Data segment:
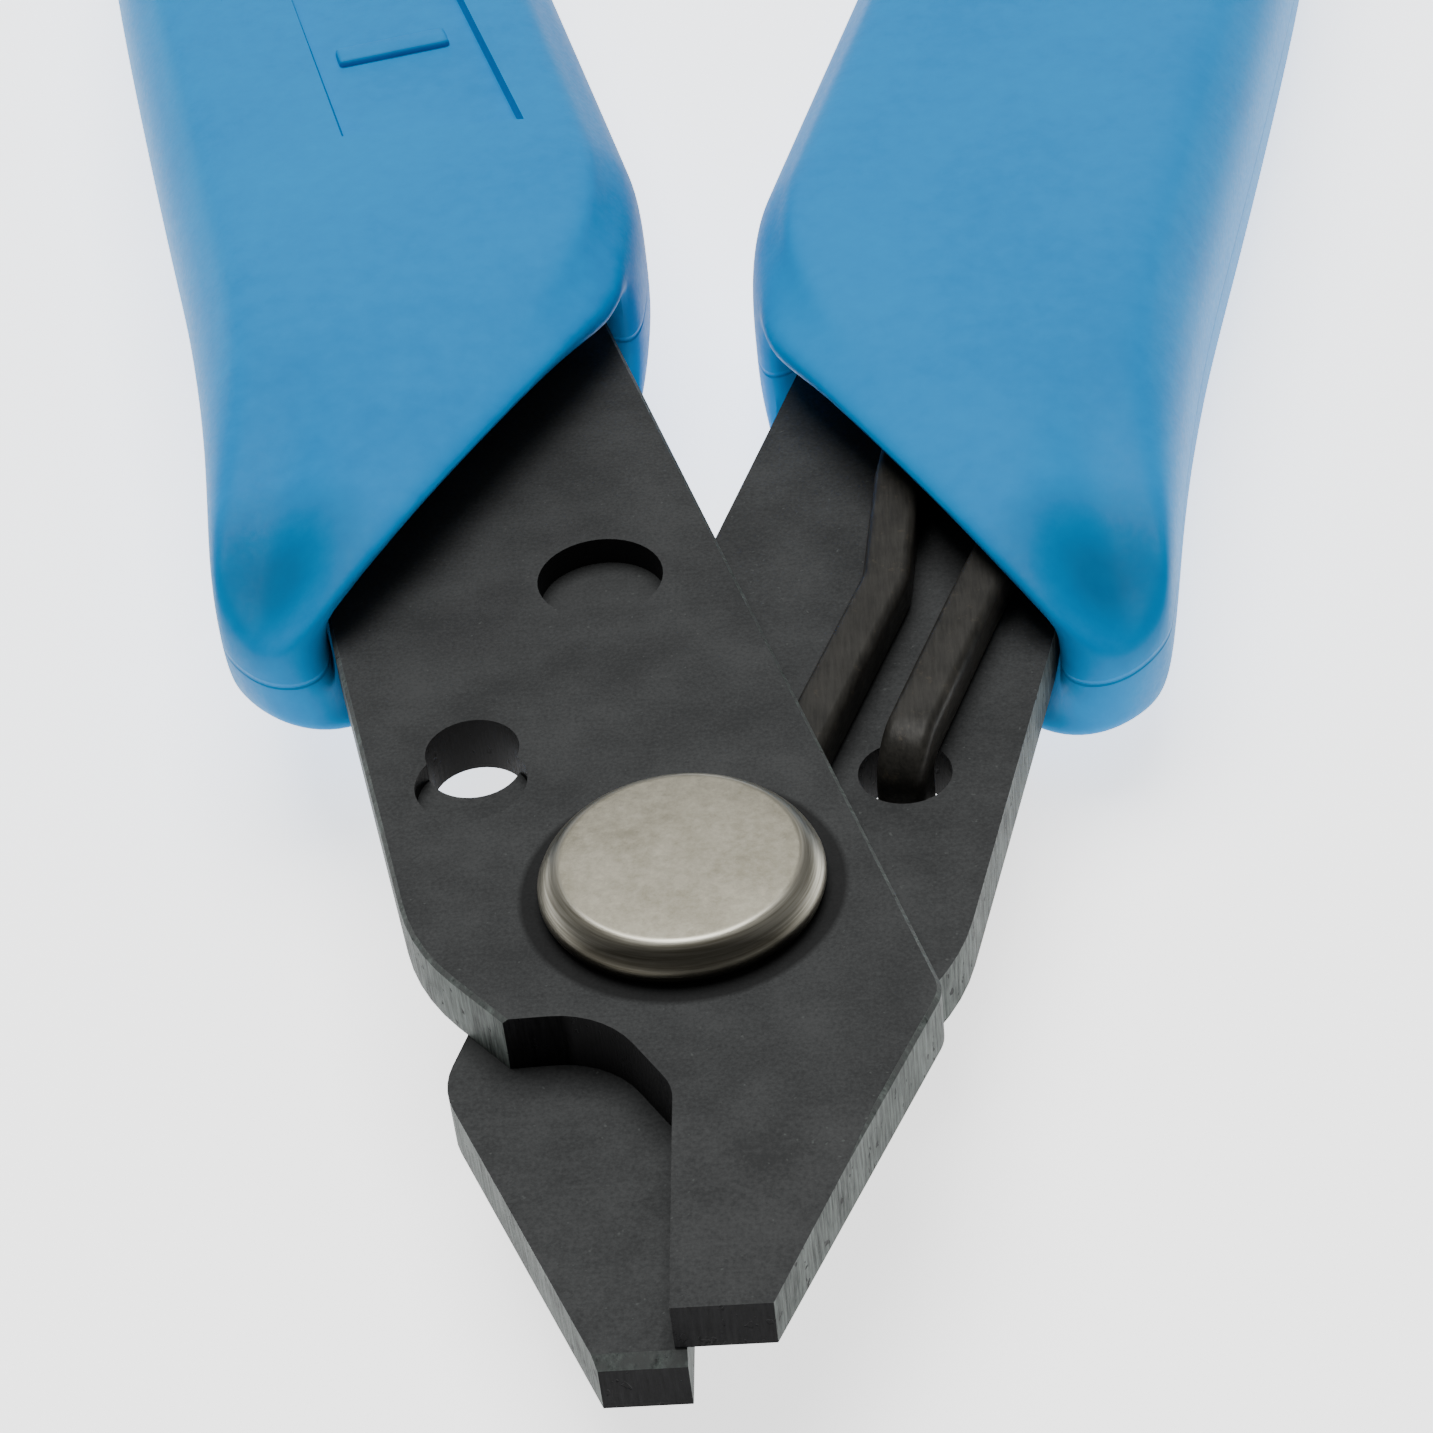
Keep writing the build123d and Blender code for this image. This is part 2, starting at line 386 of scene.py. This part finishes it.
gripShape = {
    "spread": (0.0, 0.12, 0.26, 0.385, 0.80, 0.90, 1.0),    # where the lengthwise edges cross the grip
    "levels": (1, 0.5, 0, -0.5, -1),    # rows round the side, from the top to the underside
    "side": 2.5,            # height of the side's edge above and below the parting line
    "sideShare": 0.6,       # and no more than this much of the half height
    "cornerIn": 1.15,
    "cornerShare": 0.085,   # and no more than this much of the width
    "cornerDown": 0.75,
    "fullHeight": 4.3,
    "heelShare": 0.8,
    # outer edge, inner edge and half height across the handle, from the lip to the heel
    "stations": [
        ((-14.15, 12.3), (-2.0, 27.4), 3.45),
        ((-14.40, 13.6), (-1.85, 28.4), 3.65),
        ((-14.85, 16.4), (-1.75, 30.2), 4.20),
        ((-15.55, 21.5), (-1.75, 32.4), 4.39),
        ((-16.95, 28.5), (-1.95, 34.3), 4.40),
        ((-18.60, 34.9), (-2.20, 35.3), 4.39),
        ((-21.25, 45.8), (-4.85, 46.0), 4.39),
        ((-23.60, 56.0), (-7.35, 56.0), 4.39),
        ((-25.40, 66.0), (-10.00, 66.0), 4.39),
        ((-26.65, 76.0), (-11.75, 76.0), 4.39),
        ((-27.20, 86.0), (-12.75, 86.0), 4.40),
        ((-26.80, 96.0), (-13.60, 96.0), 4.40),
        ((-26.05, 104.0), (-14.70, 104.0), 4.35),
        ((-25.50, 109.4), (-15.60, 109.4), 4.10),
        ((-24.90, 111.7), (-16.30, 111.7), 3.30),
        ((-23.60, 112.2), (-17.60, 112.2), 2.20),
    ],
    # the diagonal mouth, which the plate comes out of, from the nose's inner corner to the inner side
    "mouth": [(-10.30, 10.90), (-8.00, 15.05), (-5.40, 19.75), (-3.75, 22.80), (-2.75, 24.75)],
    "behindMouth": [(-11.05, 12.3), (-8.95, 16.0), (-6.35, 20.6), (-4.45, 24.1), (-2.00, 27.0)],
    "pocketBack": [(-11.7, 15.4), (-12.6, 21.0), (-11.2, 27.6), (-7.0, 29.3), (-4.6, 29.8)],
    "pocketTaper": (0.9, 0.9, 0.9, 0.9, 1.2),
    # along the mouth's edge: heights, and shifts from the mouth's line, for the rows that follow it
    "mouthRows": {
        1: ((2.75, 3.3, 3.42, 3.42, 3.2), ((0, 0.25), (0, 0), (0, 0), (0, 0), (0, 0))),
        0.5: ((1.95, 2.6, 2.62, 2.55, 1.7), ((0, 0.2), (0, 0), (0, 0), (0, 0), (0.35, 0.9))),
        0: ((0, 0, 0, 0, 0), ((0, 0), (0, 0), (0, 0), (0, 0), (0.7, 2.6))),
    },
    # the nose's outer corner and front: shifts per row, and shares of the ledge's or keel's height
    "noseCorner": (0.25, 0.4, 1.1),
    "noseFront": (-12.5, 10.42),
    "noseBack": 0.55,
    "noseShares": {1: 0.95, 0.5: 1.2, 0: 0},
    # the two rows behind the front, where the top dips: places, rises over the ledge, and heights
    "dishPlaces": {1: {0: (-13.95, 13.9), 1: (-12.5, 12.6), 2: (-10.95, 12.75)}, 2: {1: (-13.0, 15.0)}},
    "dishRises": {0: 1.15, 1: -0.35},
    "dishHeights": {
        1: {2: (3.05, 3.1), 6: (3.1, 3.1)},
        2: {0: (3.35, 3.35), 1: (2.7, 2.7), 2: (3.95, 3.95), 6: (3.5, 3.5)},
    },
    "mouthFaces": {"height": 2.2, "seam": 0.2, "outer": -10.2, "back": 28.5, "off": 1.2, "upright": 0.5},
    "smoothing": 3,
    "creaseAngle": 30,
    "panelTop": 4.39,
    "panelDepth": 0.5,
    "panelLean": 0.12,
    "panelFront": ((-11.90, 35.1), (-5.65, 35.4)),
    "panelBack": ((-19.9, 64.0), (-13.9, 63.2)),
    "barSize": (4.0, 1.1, 0.5),
    "barFirst": (-10.75, 41.8),
    "barStep": (-2.05, 7.2),
    "barTurn": 15,
    "barRound": 0.16,
    "bars": 3,
}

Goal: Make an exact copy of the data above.

Result:
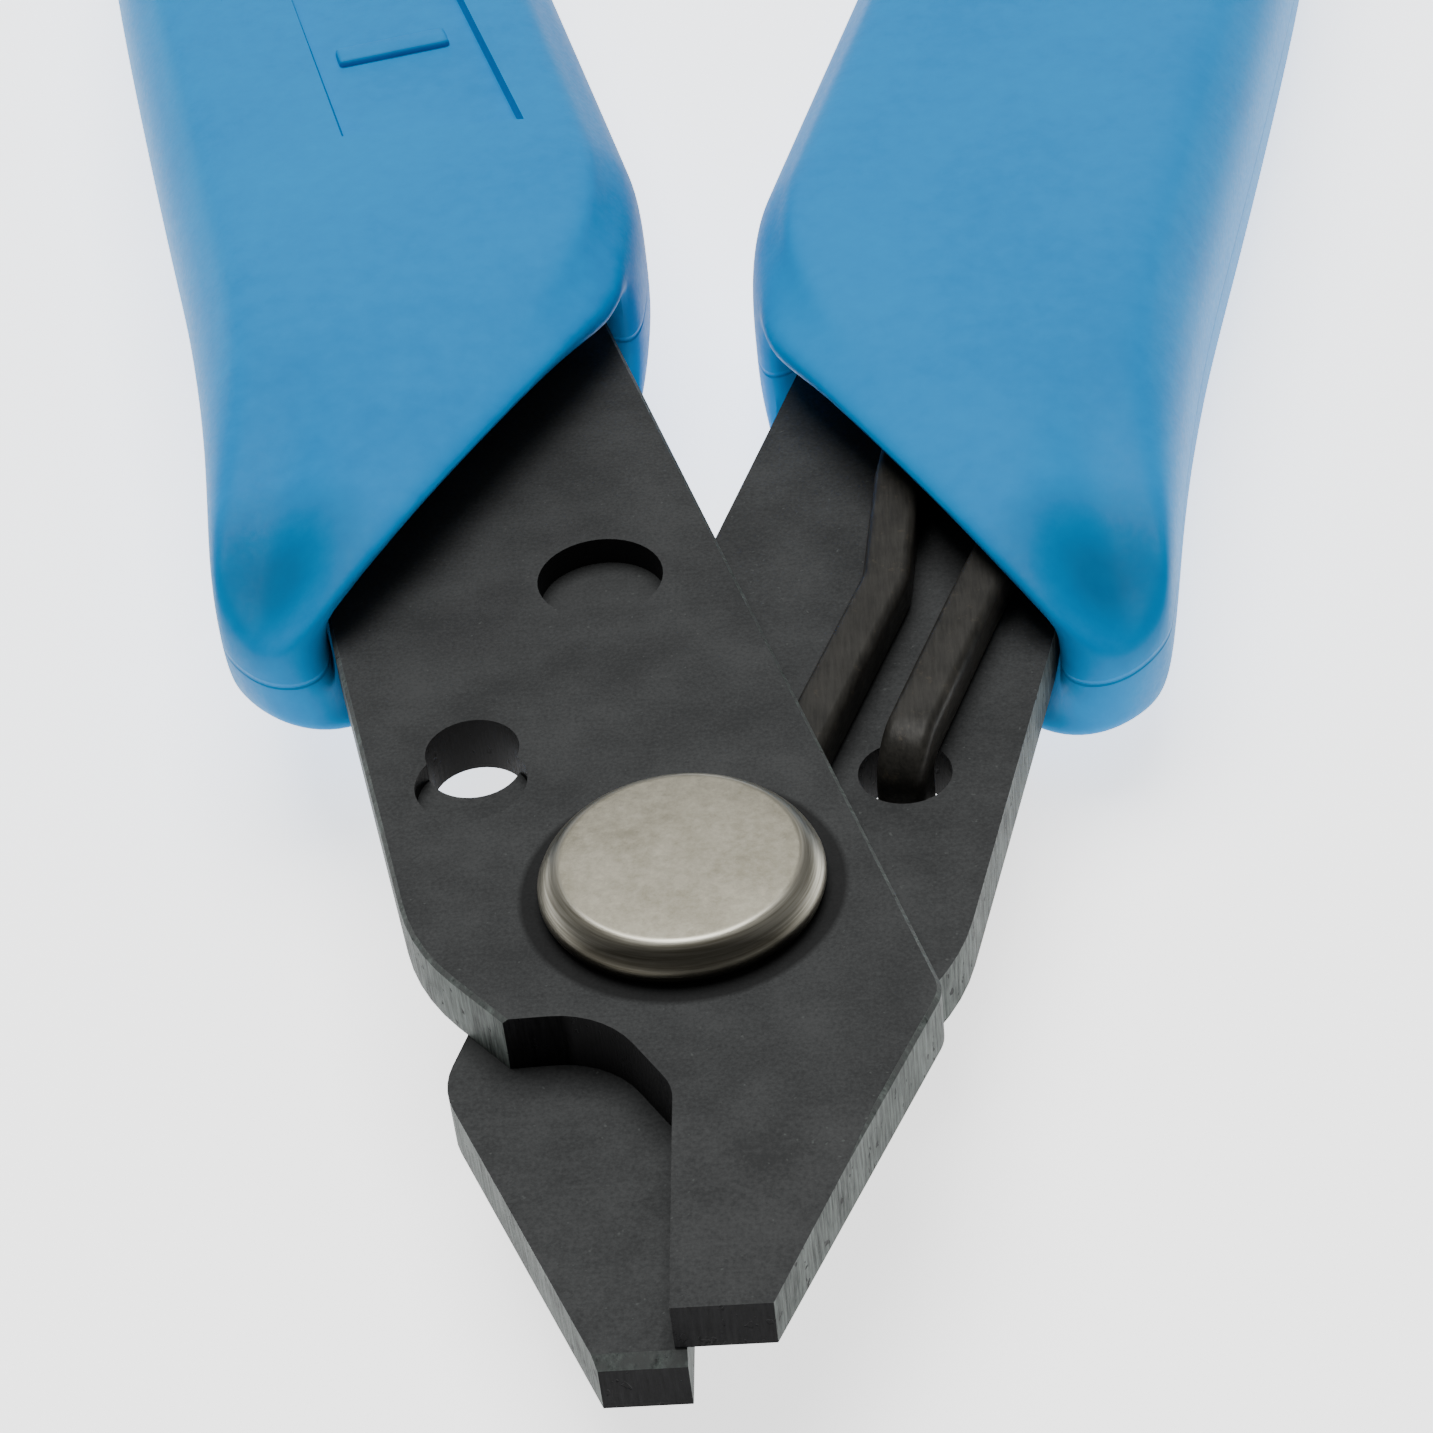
Keep writing the build123d and Blender code for this image. This is part 2, starting at line 386 of scene.py. This part finishes it.
gripShape = {
    "spread": (0.0, 0.12, 0.26, 0.385, 0.80, 0.90, 1.0),    # where the lengthwise edges cross the grip
    "levels": (1, 0.5, 0, -0.5, -1),    # rows round the side, from the top to the underside
    "side": 2.5,            # height of the side's edge above and below the parting line
    "sideShare": 0.6,       # and no more than this much of the half height
    "cornerIn": 1.15,
    "cornerShare": 0.085,   # and no more than this much of the width
    "cornerDown": 0.75,
    "fullHeight": 4.3,
    "heelShare": 0.8,
    # outer edge, inner edge and half height across the handle, from the lip to the heel
    "stations": [
        ((-14.15, 12.3), (-2.0, 27.4), 3.45),
        ((-14.40, 13.6), (-1.85, 28.4), 3.65),
        ((-14.85, 16.4), (-1.75, 30.2), 4.20),
        ((-15.55, 21.5), (-1.75, 32.4), 4.39),
        ((-16.95, 28.5), (-1.95, 34.3), 4.40),
        ((-18.60, 34.9), (-2.20, 35.3), 4.39),
        ((-21.25, 45.8), (-4.85, 46.0), 4.39),
        ((-23.60, 56.0), (-7.35, 56.0), 4.39),
        ((-25.40, 66.0), (-10.00, 66.0), 4.39),
        ((-26.65, 76.0), (-11.75, 76.0), 4.39),
        ((-27.20, 86.0), (-12.75, 86.0), 4.40),
        ((-26.80, 96.0), (-13.60, 96.0), 4.40),
        ((-26.05, 104.0), (-14.70, 104.0), 4.35),
        ((-25.50, 109.4), (-15.60, 109.4), 4.10),
        ((-24.90, 111.7), (-16.30, 111.7), 3.30),
        ((-23.60, 112.2), (-17.60, 112.2), 2.20),
    ],
    # the diagonal mouth, which the plate comes out of, from the nose's inner corner to the inner side
    "mouth": [(-10.30, 10.90), (-8.00, 15.05), (-5.40, 19.75), (-3.75, 22.80), (-2.75, 24.75)],
    "behindMouth": [(-11.05, 12.3), (-8.95, 16.0), (-6.35, 20.6), (-4.45, 24.1), (-2.00, 27.0)],
    "pocketBack": [(-11.7, 15.4), (-12.6, 21.0), (-11.2, 27.6), (-7.0, 29.3), (-4.6, 29.8)],
    "pocketTaper": (0.9, 0.9, 0.9, 0.9, 1.2),
    # along the mouth's edge: heights, and shifts from the mouth's line, for the rows that follow it
    "mouthRows": {
        1: ((2.75, 3.3, 3.42, 3.42, 3.2), ((0, 0.25), (0, 0), (0, 0), (0, 0), (0, 0))),
        0.5: ((1.95, 2.6, 2.62, 2.55, 1.7), ((0, 0.2), (0, 0), (0, 0), (0, 0), (0.35, 0.9))),
        0: ((0, 0, 0, 0, 0), ((0, 0), (0, 0), (0, 0), (0, 0), (0.7, 2.6))),
    },
    # the nose's outer corner and front: shifts per row, and shares of the ledge's or keel's height
    "noseCorner": (0.25, 0.4, 1.1),
    "noseFront": (-12.5, 10.42),
    "noseBack": 0.55,
    "noseShares": {1: 0.95, 0.5: 1.2, 0: 0},
    # the two rows behind the front, where the top dips: places, rises over the ledge, and heights
    "dishPlaces": {1: {0: (-13.95, 13.9), 1: (-12.5, 12.6), 2: (-10.95, 12.75)}, 2: {1: (-13.0, 15.0)}},
    "dishRises": {0: 1.15, 1: -0.35},
    "dishHeights": {
        1: {2: (3.05, 3.1), 6: (3.1, 3.1)},
        2: {0: (3.35, 3.35), 1: (2.7, 2.7), 2: (3.95, 3.95), 6: (3.5, 3.5)},
    },
    "mouthFaces": {"height": 2.2, "seam": 0.2, "outer": -10.2, "back": 28.5, "off": 1.2, "upright": 0.5},
    "smoothing": 3,
    "creaseAngle": 30,
    "panelTop": 4.39,
    "panelDepth": 0.5,
    "panelLean": 0.12,
    "panelFront": ((-11.90, 35.1), (-5.65, 35.4)),
    "panelBack": ((-19.9, 64.0), (-13.9, 63.2)),
    "barSize": (4.0, 1.1, 0.5),
    "barFirst": (-10.75, 41.8),
    "barStep": (-2.05, 7.2),
    "barTurn": 15,
    "barRound": 0.16,
    "bars": 3,
}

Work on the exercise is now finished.